As Shakespeare himself wrote, ‘with eyes severe and beard of formal cut’, I labored in all kinds of business, trying to find my way. Decades later, I’ve come back to the beginning. Beyond trying to write a novel about Shakespeare, I’ve grown to realize that Shakespeare has become my religion.
He shapes and guides everything I write, promote and believe: Art, Love, Work, Daily Life, Politics, Society, Imagination and Hope. His works delve into what it means to be human, provide a guide of conduct, a code of ethics, all lessons to be learned, but presented lavishly in the most eloquent and beautiful language ever put to English.
- What does human love mean and what is its importance? A seeming infinite list of plays, poems and characters explore this, but my favorite is Sonnet 116 (quoted at the end of this blog)
- Romantic Love. True Love is not Romantic mush, but a meeting of minds, rooted in reality, nurtured with mutual respect, smart, tender but unmoving. See Beatrice and Benedict, from Much Ado About Nothing.
- Open Love. Love between two people is not subject to anyone else’s bigoted restrictions. See The Sonnets. The (male) Poet and the Young Man; The Poet and the Dark Lady.
- Women are the equal of Men. Shakespeare wrote in a society where women were considered property; yet by the end of his career what did he create? A long list of diverse and powerful women: Juliet, Beatrice, Lady Macbeth, Rosalind, Cordelia, Ophelia, Portia, Viola, Cleopatra just to name a few.
- People are equal regardless of race. Elizabethans were violently and openly racist, and yet Shakespeare daringly created the tragic Othello.
- Power corrupts. The examples seem infinite. Almost every History play teaches this.

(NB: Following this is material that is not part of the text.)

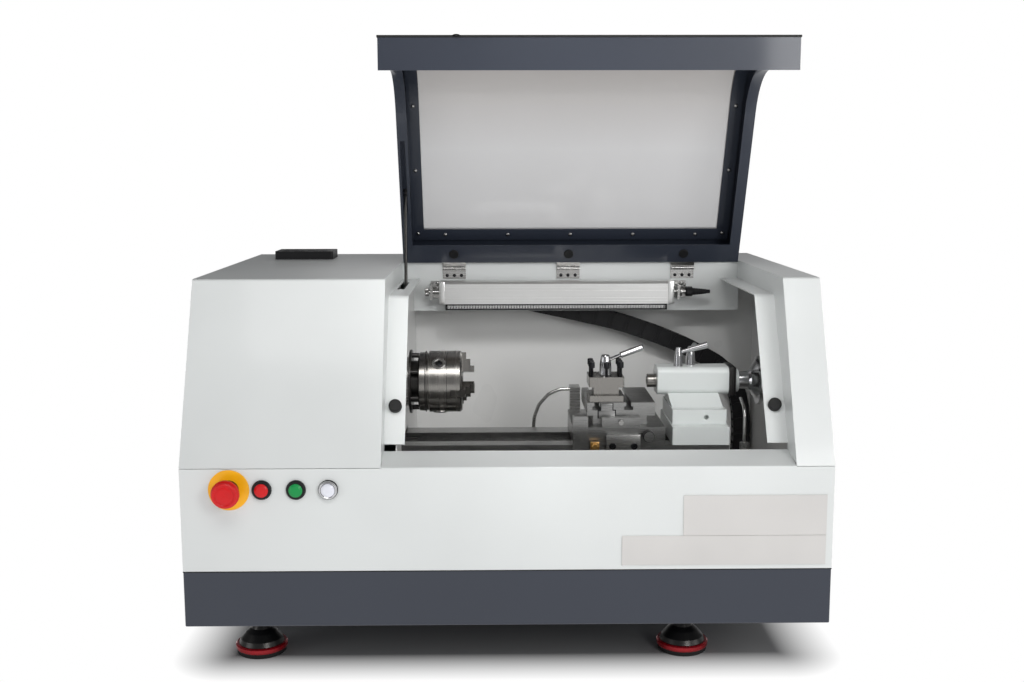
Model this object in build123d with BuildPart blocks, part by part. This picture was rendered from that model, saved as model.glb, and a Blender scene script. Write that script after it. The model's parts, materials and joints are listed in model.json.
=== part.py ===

- The Divine Right of Kings. It’s a sham. This was especially tricky, since Shakespeare lived in a monarchy, and that Monarch, Elizabeth, liked Shakespeare’s plays. But his genius was that he could illustrate what may seem obvious to us in the most sly ways. And not all his History plays took the monarch down; in some the monarch succeeded, but that leader always exhibited what all good political leaders should embody: intelligence, grace, mercy, empathy, strength, wit and self sacrifice. This is the measure we should use today too.
- War is vile. See any of his History plays, and most his Tragedies.
- There’s not a lot religion in Shakespeare’s plays or poetry. By and large he avoided references to it or talking much about it. Perhaps a good practice to follow today in daily life and in our politics?
- Life is Unfair. Love while you can, life is capricious. Shakespeare lived in plague times, and lost his own son, Hamnet, at age 11. Many of Shakespeare’s Histories and most of his Tragedies end with a stage strewn in blood. It’s a lesson.
- Laughter is essential to life. His great Comedies and clowns seem almost infinite in their wit and joy.
- Often the Fool is the Wisest. Certainly this is true in life, as was so often true in his plays. The best Fool? See King Lear.
- Revenge is not the way to go. It’s better to forgive. See Hamlet.
- Mental illness and suicide are things. See Ophelia and Hamlet. This was a particularly wild notion in Elizabethan times. But Shakespeare could see it, and was able to show it on stage.
- Forgive, cast away your power and strive for grace. Prospero, from one of Shakespeare’s last plays.
- Shakespeare’s plays and poetry are a treasure trove of words and phrases first used in English, many of which are still in use today, including but not limited to:
- Brave New World
- Break the ice
- Cold comfort
- Dead as a doornail
- Eaten out of house and home
- Faint-hearted
- For goodness’ sake
- Full circle
- Good riddance
- Heart of gold
- Kill with kindness
- Laughing stock
- Love is blind
- Milk of human kindness
- My heart on my sleeve
- One fell swoop
- Wild goose chase
And don’t forget, Shakespeare invented the Knock-knock joke!
Though we celebrate the anniversary of his death today, 23 April is also traditionally considered Shakespeare’s birthday, the day calculated back from his day of christening.
Happy Birthday, William Shakespeare, and thank you for the immense contribution to life, language and love.
Sonnet 116
Let me not to the marriage of true minds
Admit impediments. Love is not love
Which alters when it alteration finds,
Or bends with the remover to remove:
O, no! it is an ever-fixed mark,
That looks on tempests and is never shaken;
It is the star to every wandering bark,
Whose worth’s unknown, although his height be taken.
Love ’s not Time’s fool, though rosy lips and cheeks
Within his bending sickle’s compass come;
Love alters not with his brief hours and weeks,
But bears it out even to the edge of doom.
If this be error, and upon me prov’d,
I never writ, nor no man ever lov’d.